What Questions to Ask Before Acting on Advice

Before accepting guidance on any life insurance or annuity product, you are entitled to ask — and should ask — the following:

Are you licensed in my state, and can I verify your license number? What is your compensation structure for recommending this product? Are you a captive agent or an independent broker? Have you had any regulatory actions, complaints, or license suspensions? What is the basis for this recommendation relative to other products on the market?

These are not adversarial questions. Any qualified, ethical professional will answer them directly. Resistance or evasiveness is itself a signal.

You should also understand the regulatory context of any product being recommended. The NAIC's Suitability in Annuity Transactions Model Regulation (Model #275), updated in 2020, establishes a "best interest" standard for annuity recommendations — one that requires producers to prioritize your interests over their own compensation. Many states have adopted this standard. Whether your state has adopted it is worth confirming with your state's Department of Insurance.

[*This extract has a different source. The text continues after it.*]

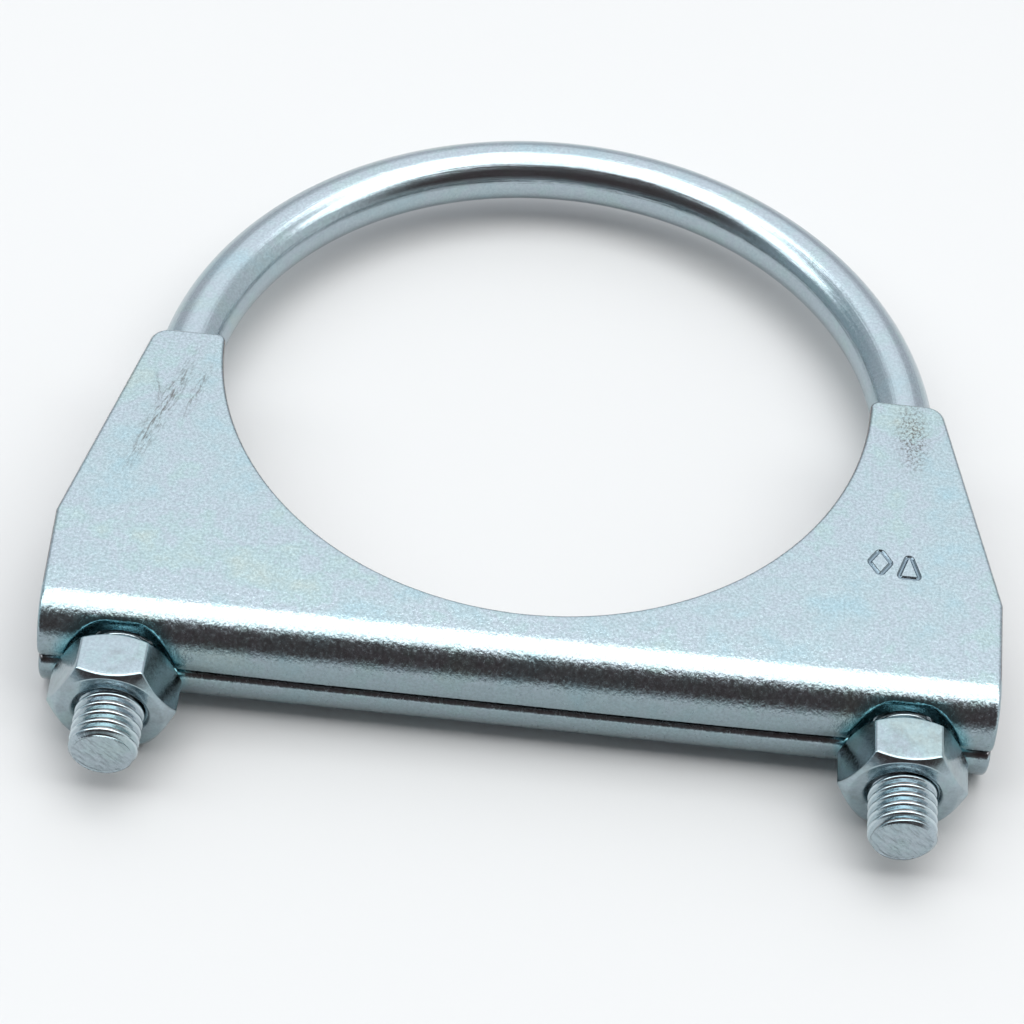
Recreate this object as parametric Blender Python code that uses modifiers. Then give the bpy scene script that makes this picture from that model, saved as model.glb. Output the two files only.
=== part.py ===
"""Exhaust clamp: a threaded U-bolt, a pressed channel saddle and two hexagon nuts.

Metres, +Z up. The clamp lies flat: +Z runs along the axis of the clamped pipe, the closed end of the
U-bolt points to +Y and its two threaded legs point to -Y. The origin is below the middle of the
bounding box, in the plane of the saddle's lower plate. Every piece is modelled about the centre of
the ring, and one empty carries that centre to its place.
"""

import math

import bmesh
import bpy
from mathutils import Matrix

MM = 0.001
GAP = 0.3 * MM

# U-bolt
ROD_R = 3.75 * MM
RING_INNER_R = 41.0 * MM
RING_R = RING_INNER_R + ROD_R
THREAD_R = 3.95 * MM
THREAD_LENGTH = 36.0 * MM
END_CHAMFER = 0.5 * MM
LEG_REACH = {"left": 58.0 * MM, "right": 58.7 * MM}
LEG_SPRING = {"left": -0.7 * MM, "right": -0.1 * MM}
LEG_X = {"left": LEG_SPRING["left"] - RING_R, "right": LEG_SPRING["right"] + RING_R}
LEG_STRAIGHT_Y = -20.0 * MM

# Saddle sheet and its section
SHEET = 1.8 * MM
HALF_HEIGHT = 7.0 * MM
WEB_FRONT_Y = -45.5 * MM
BEND_R = 5.1 * MM
LOBE_R = 1.6 * MM
GROOVE_HALF_WIDTH = HALF_HEIGHT - BEND_R - LOBE_R
GROOVE_ROOT_Y = WEB_FRONT_Y + 1.9 * MM

# Saddle outline, seen along the pipe
WEB_HALF_WIDTH = 54.8 * MM
SHOULDER_HALF_WIDTH = 55.3 * MM
SHOULDER_Y = -28.4 * MM
EAR_TOP_Y = 2.2 * MM
EAR_OUTER_X = 48.2 * MM
EAR_OUTER_CORNER_R = 2.4 * MM
EAR_INNER_CORNER_R = 1.0 * MM
SHOULDER_CORNER_R = 1.2 * MM
CRADLE_R = 39.6 * MM
CRADLE_CENTRE_Y = 2.7 * MM
CRADLE_STEPS = 72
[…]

For context on how licensing requirements intersect across industries and states, see the Multi-Vertical Licensing Requirements by Industry reference on this site.


Filing a Complaint or Reporting Concerns

If you believe you have received advice from an unlicensed individual, been misled about a policy, or experienced a regulatory violation, you have formal recourse. Every state Department of Insurance maintains a consumer complaint process. The NAIC maintains a Consumer Information Source (CIS) database where complaint data is publicly accessible.

For concerns about unlicensed activity specifically, the Reporting Unlicensed Entities page on this site outlines the process for flagging entities operating without proper credentials. The Complaint and Dispute Process page provides additional guidance on navigating formal dispute channels.

Getting qualified help for life insurance decisions is not complicated, but it requires knowing what to look for and what to ask. The standards exist. The verification tools exist. Using them is the most direct path to sound, protected decision-making.